I know that I'm getting ahead of myself, but it's almost certain that on that day, the birthday day, La Jornada will come out full of display ads congratulating them on their twentieth anniversary, and it will be hard to find room for the congratulations which we, the smallest of their brothers, are sending them.

That is why we are acting ahead of time, and, on this, your "non-birthday", we are sending all of you an embrace, just one, but one of those which can only be given between brothers, and which says things which cannot be said. My personal best wishes as well, in hopes of being able to give them personally (hopefully not post mortem) to each and every one of the jornaleras.

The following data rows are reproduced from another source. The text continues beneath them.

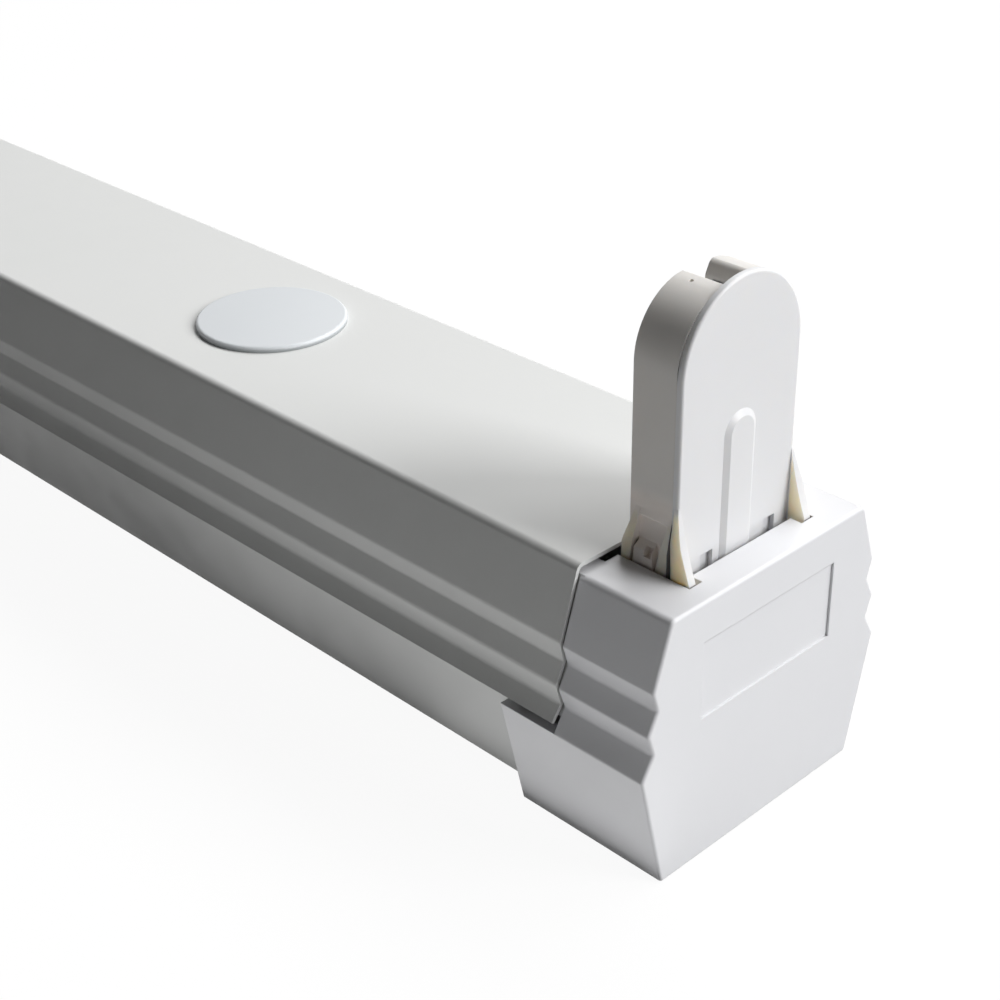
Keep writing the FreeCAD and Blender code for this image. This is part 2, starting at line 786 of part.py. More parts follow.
def holder_plate():
    """Outer plate of the lampholder, with a stiffening rib and the rotor's bearing."""
    foot = cap_top - plate_foot_depth
    outline = arch_outline(holder_half_width, foot, lamp_axis, plate_inner_x)
    plate = Part.Face(outline).extrude(Vector(plate_thickness, 0, 0))
    rounded = []
    for edge in plate.Edges:
        box = edge.BoundBox
        on_face = box.XMin > plate_outer_x - overlap / 2
        if on_face and box.ZMax > foot + overlap:
            rounded.append(edge)
    plate = plate.makeFillet(plate_edge, rounded)
    half_rib = plate_rib_width / 2
    rib_centre = cap_top + plate_rib_height - half_rib
    rib_root = arch_outline(half_rib, foot, rib_centre, plate_outer_x)
    rib_face = arch_outline(half_rib - plate_rib_flank, foot, rib_centre,
                            plate_outer_x + plate_rib_proud)
    rib = Part.makeLoft([rib_root, rib_face], True, True)
    boss_x = plate_inner_x - bearing_boss
    boss = rod(hub_radius + hub_running_gap + bearing_wall, (boss_x, 0, lamp_axis),
               (plate_outer_x - plate_thickness / 2, 0, lamp_axis))
    plate = plate.fuse([rib, boss, plate_fin(), other_side(plate_fin())])
    for middle in (-plate_notch_left, plate_notch_right):
        half = plate_notch_width / 2
        notch = block(plate_outer_x - plate_notch_depth, plate_outer_x + overlap, middle - half,
                      middle + half, foot - overlap, cap_top + plate_notch_height)
        plate = plate.cut(notch)
    bearing = rod(hub_radius + hub_running_gap, (boss_x - overlap, 0, lamp_axis),
                  (boss_x + hub_length, 0, lamp_axis))
    return plate.cut(bearing).removeSplitter()


def lock_rotor():
    """Turning lock: slotted disc with a retaining flange and a bearing hub."""
    front = lamp_side_x + rotor_recess
    flange_x = lamp_side_x + holder_wall + rotor_end_play
    back = plate_inner_x - bearing_boss - rotor_end_play
    flange_radius = rotor_radius + rotor_flange
    profile = [
        (front, 0),
        (front, rotor_radius),
        (flange_x, rotor_radius),
        (flange_x, flange_radius),
        (flange_x + rotor_flange_thickness, flange_radius),
        (flange_x + rotor_flange_thickness, rotor_radius),
        (back, rotor_radius),
        (back, hub_radius),
        (back + hub_length, hub_radius),
        (back + hub_length, 0),
    ]
    rotor = turned_along_x(profile, 0, lamp_axis)
    half = (pin_diameter + pin_turning_gap) / 2
    reach = flange_radius + overlap
    slot = block(front - overlap, back - rotor_floor, -half, half, lamp_axis - reach, lamp_axis + reach)
    return rotor.cut(slot)


def contact_springs():
    """Two bent springs that bear on the lamp's pins once the rotor is turned."""
    x_high = plate_inner_x - spring_side_gap
    x_low = x_high - spring_width
    outer = holder_half_width - holder_wall - fitting_gap
    touch = rotor_radius + spring_gap + spring_thickness
    foot = cap_top + spring_foot_height
    path = [
        (outer, foot),
        (outer, lamp_axis - spring_knee_drop),
        (touch, lamp_axis - spring_touch_low),
        (touch, lamp_axis + spring_touch_high),
        (touch + spring_lead, lamp_axis + spring_lead_height),
    ]
    spring = folded(path, spring_thickness, spring_bend, x_low, x_high)
    return Part.makeCompound([spring, other_side(spring)])


def pole_places():
    """Where the terminal block's poles sit along X."""
    middle = (pole_count - 1) / 2
    return [block_x + (i - middle) * pole_pitch for i in range(pole_count)]


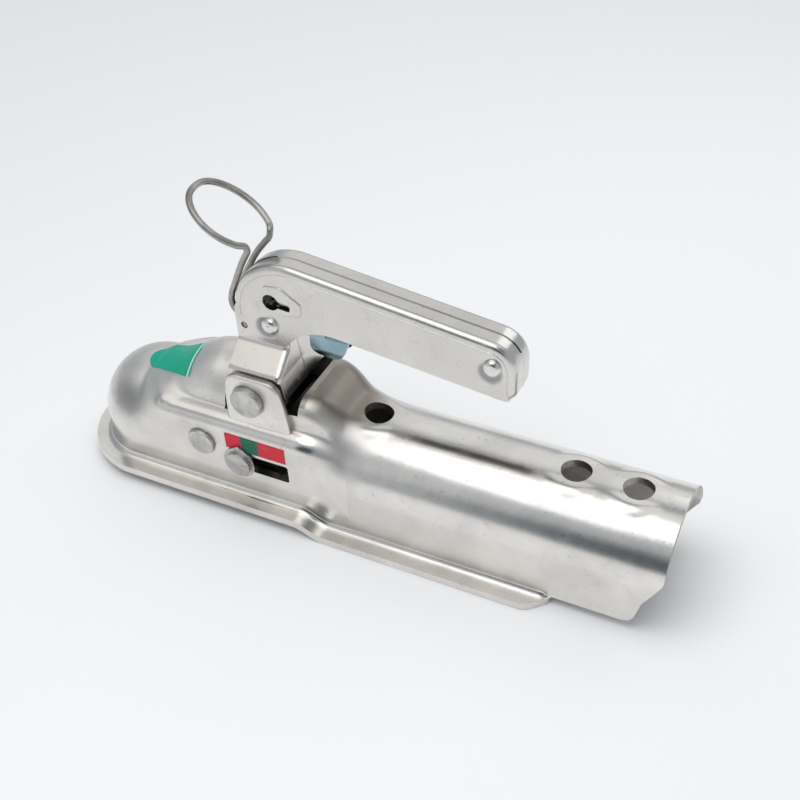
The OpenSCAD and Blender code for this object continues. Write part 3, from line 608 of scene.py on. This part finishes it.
def section_angles():
    start = math.degrees(math.atan2(PANEL_TOP, DOME_R))
    degrees = np.concatenate([np.linspace(start, 37, 7), np.linspace(37, 62, 44)[1:], np.linspace(62, 90, 22)[1:]])
    return np.radians(degrees)


ANGLES = section_angles()


def upper_section(x, d):
    """Shoulders or round arch, with the neck or hump on top: points (y, z) from the panel up."""
    boxy = float(smooth_step(x / 21))
    corner = DOME_R + (SHOULDER_R - DOME_R) * boxy
    shoulder = DOME_R + (SHOULDER_Z - DOME_R) * boxy
    to_arch = float(smooth_step((x - 92) / 26))
    crown, half = along(CROWN, x), along(NECK_HALF, x)
    crown_r = min(along(CROWN_R, x), half)
    blend = 1.2 + 2.0 * float(smooth_step(x / 24)) + 4.0 * to_arch + 9.0 * float(smooth_step(x / 8) * smooth_step((34 - x) / 16))
    radius = DOME_R - d
    out = []
    for angle in ANGLES:
        base = reach(angle, DOME_R - d, shoulder - d, max(corner - d, 0.5))
        arch = ARCH_Z * math.sin(angle) + math.sqrt(radius ** 2 - (ARCH_Z * math.cos(angle)) ** 2)
        base += (arch - base) * to_arch
        far = soft_max(base, reach(angle, half - d, crown - d, max(crown_r - d, 0.5)), blend)
        out.append((far * math.cos(angle), far * math.sin(angle)))
    return out


def section(x, d):
    """Half cross section at x, from the flange's edge up to the crown: points (y, z)."""
    tail = float(smooth_step((x - 215.9) / 1.6))
    zt = flange_top(x)
    w = flange_width(x)
    f = max(min(FILLET, w - DOME_R - 0.05), 0.05)
    r = f + d
    zc = zt + f
    low_edge = -18.7
    flange = [(y, zt - d) for y in np.linspace(w, DOME_R + f, 5)]
    flange += [(DOME_R + f - r * math.sin(a), zc - r * math.cos(a)) for a in np.linspace(0, math.pi / 2, 9)[1:]]
    flange = np.array(flange)
    if tail > 0:
        straight = np.array([(DOME_R - d, z) for z in np.linspace(low_edge, low_edge + 3.4, len(flange))])
        flange = flange * (1 - tail) + straight * tail
    upper = upper_section(x, d)
    y_end, z_end = upper[0]
    panel = []
    for z in np.linspace(flange[-1][1] + 0.6, z_end, 9)[:-1]:
        y = DOME_R - d
        if z > ARCH_Z:
            y += (y_end - y) * ((z - ARCH_Z) / (z_end - ARCH_Z)) ** 2
        panel.append((y, z))
    return np.vstack([flange, panel, upper])


def seats(p, d):
    """Raises the arch to the flat seats round the bolt holes."""
    x, y, z = p
    flat = ARCH_Z + DOME_R - d
    for bx in BOLTS_X:
        away = math.hypot(x - bx, y)
        share = float(1 - smooth_step((away - SEAT_R) / SEAT_FADE))
        if share > 0 and z < flat:
            z = z + (flat - z) * share
    return (x, y, z)


def skin(d):
    """Rows of points of one skin's near side, from the nose's middle to the tail; shell_blank mirrors them to the far
    side.
    """
    nose = section(0.0, d)
    rows = []
    for a in np.linspace(180, 90, 28)[:-1]:
        c, s = math.cos(math.radians(a)), math.sin(math.radians(a))
        rows.append([(y * c, -y * s, z) for y, z in nose])
    xs = np.concatenate([np.linspace(0, 56, 45), np.linspace(56, 88, 14)[1:], np.linspace(88, 132, 40)[1:],
                         np.linspace(132, 200, 28)[1:], np.linspace(200, TAIL_X, 52)[1:]])
    for x in xs:
        rows.append([seats((x, -y, z), d) for y, z in section(x, d)])
    return rows


def shell_blank():
    points, faces = [], []
    outer, inner = skin(0.0), skin(WALL)
    n, k = len(outer), len(outer[0])
    for side in (1, -1):
        for rows in (outer, inner):
            base = len(points)
            for row in rows:
                points += [(x, side * y, z) for x, y, z in row]
            for i in range(n - 1):
                for j in range(k - 1):
                    faces.append((base + i * k + j, base + (i + 1) * k + j, base + (i + 1) * k + j + 1, base + i * k + j + 1))
        start_in, start_out = len(points) - n * k, len(points) - 2 * n * k
        for i in range(n - 1):
            faces.append((start_out + i * k, start_out + (i + 1) * k, start_in + (i + 1) * k, start_in + i * k))
        last = (n - 1) * k
        for j in range(k - 1):
            faces.append((start_out + last + j, start_out + last + j + 1, start_in + last + j + 1, start_in + last + j))
    return mesh_from("housing_skin", points, faces)


EAR_OUTLINE = [(55.6, 24.5, 0), (89.6, 24.5, 0), (87.4, 41.8, 4), (84.6, 54.2, 7.5), (58.2, 54.4, 7.5), (56.4, 43, 6)]
TAIL_OUTLINE = [(300, -60, 0), (300, 40, 0), (TAIL_X + 0.02, 40, 0), (TAIL_X - 0.4, 9.0, 6), (TAIL_X - 8.5, -4.8, 8),
                (TAIL_X - 12.5, -18.9, 7), (230, -18.9, 0), (230, -60, 0)]


def build_shell():
    shell = shell_blank()
    for side in (1, -1):
        y0, y1 = sorted((side * EAR_IN, side * EAR_OUT))
        ear = plate("ear", rounded(EAR_OUTLINE, 10), y0, y1, bevel=1.7, segments=3)
        change(shell, ear, "UNION")
    cutters = [
        plate("opening", rounded([(52, 20, 0), (92, 20, 0), (92, 44, 5), (96, 70, 0), (49, 70, 0), (52, 46, 6)], 8), -EAR_IN, EAR_IN),
        rod("pivot_hole", *PIVOT, -40, 40, 12.0),
        rod("guide_hole", *GUIDE, -40, 40, 9.0),
        plate("slot_hole", rounded([(56.0, 0.7, 4.6), (88.0, 0.7, 1.4), (88.0, 10.5, 1.4), (56.0, 10.5, 4.6)], 8), -40, 40),
        plate("tail_cut", rounded(TAIL_OUTLINE, 8), -60, 60),
    ]
    cutters += [upright("bolt_hole", x, 0, 5, 60, BOLT_D) for x in BOLTS_X]
    for cutter in cutters:
        change(shell, cutter, "DIFFERENCE")
    shell.name = "housing_skin"
    finished(shell, "shell", ZINC_SHELL, ["housing"], angle=35)
    shell.data.materials.append(CUT_EDGE)
    rubbed = shell.data.attributes.new("polish", "FLOAT", "POINT")
    for i, vertex in enumerate(shell.data.vertices):
        x, y, z = vertex.co / MM
        y = abs(y)
        line = math.hypot(y - 26.8, z - 25.8) + max(17 - x, 0) + max(x - 100, 0)
        fillet = abs(math.hypot(min(x, 0), y) - 29.5) + abs(z - flange_top(x) - 1.2)
        arch = max(x - 118, 0) * 0.1 * np.clip((30.5 - z) / 9, 0.25, 1) if z > 4 else 0
        panel = 1 - max(z - 8, 0) / 8 if x < 118 else 0
        rubbed.data[i].value = max(0, 1.4 - line / 4, 1 - fillet / 3.5, min(arch, 0.8), min(panel, 0.8))
    for face in shell.data.polygons:
        x, y, z = face.center / MM
        n = face.normal
        in_bolt = z > 22 and any(math.hypot(x - b, y) < BOLT_D / 2 + 0.05 for b in BOLTS_X)
        on_ear = 55 < x < 91 and 21 < abs(y) < 25.1 and z > 29.5 and abs(n.y) < 0.3
        on_rim = 51.5 < x < 95 and abs(y) < 21.3 and z > 27 and (abs(n.x) > 0.88 or (x > 91 and abs(y) < 19))
        at_end = x > 250 and abs(n.x) > 0.3 and z < 40 and abs(n.y) < 0.05
        if in_bolt or on_ear or on_rim or at_end:
            face.material_index = 1
    return shell


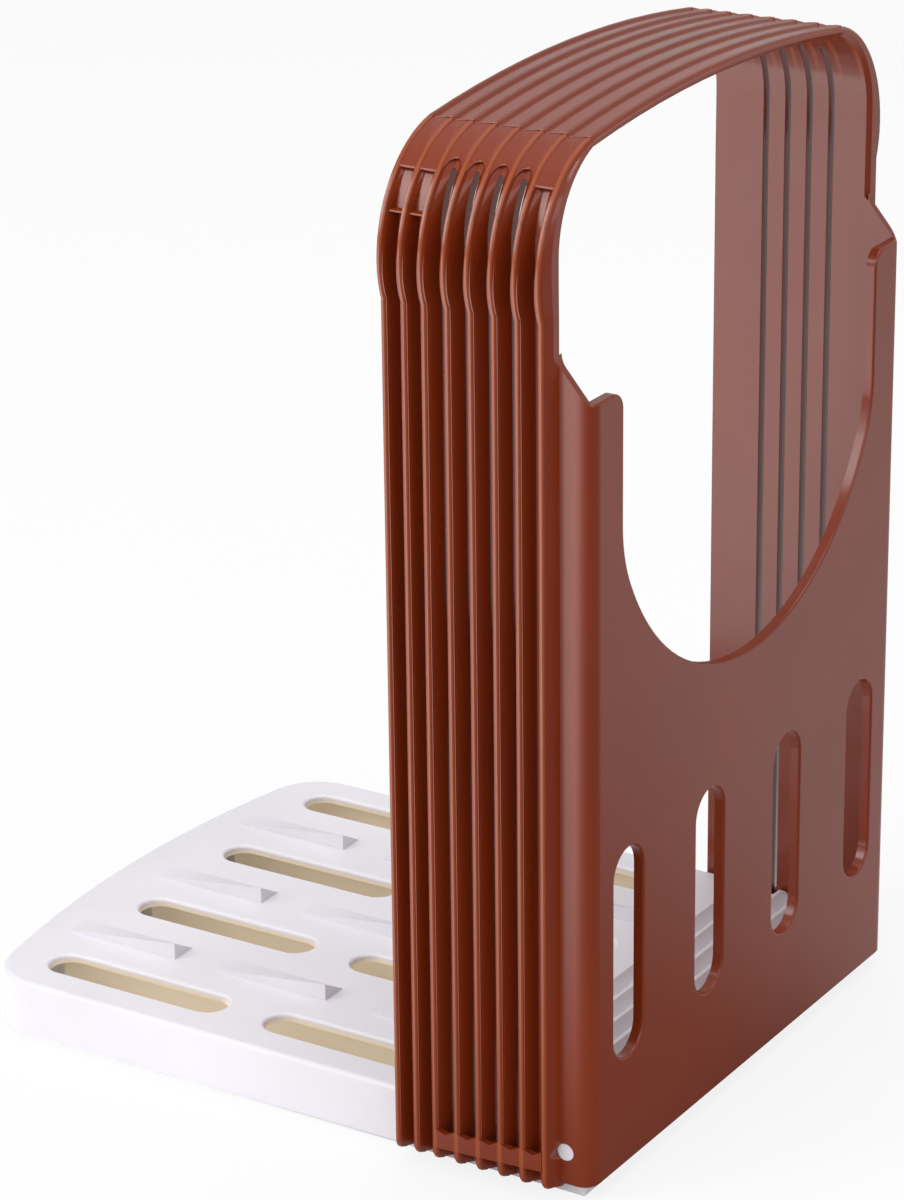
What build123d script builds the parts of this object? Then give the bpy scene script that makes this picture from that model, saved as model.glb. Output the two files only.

And, since "the early bird is worth a bird in the hand" (Isn't that how it goes? Pardon, the office incoherence is contagious), we ask for the same at the moment of cutting the cake which, no matter how large it may be, we know will never be the size of the heart which you carry.

In sum, a very happy birthday (don't have too many pints, because then things will happen which need honest listening and seeing).

And, to everyone, "civil societies", congratulations on the birthday of the caracoles and the Good Government Juntas. And thanks for the third shoulder.

Vale. Salud and, if the piñata has Bush's face, I'll ask for a go at it.

From the mountains of the Mexican Southeast.

Subcomandante Insurgente Marcos
Mexico, August of 2004. 20 and 10.

P.S. My birthday will be light to moderate. There will be bitter pozol, and not because I like it, but because then the compas get to act dumb.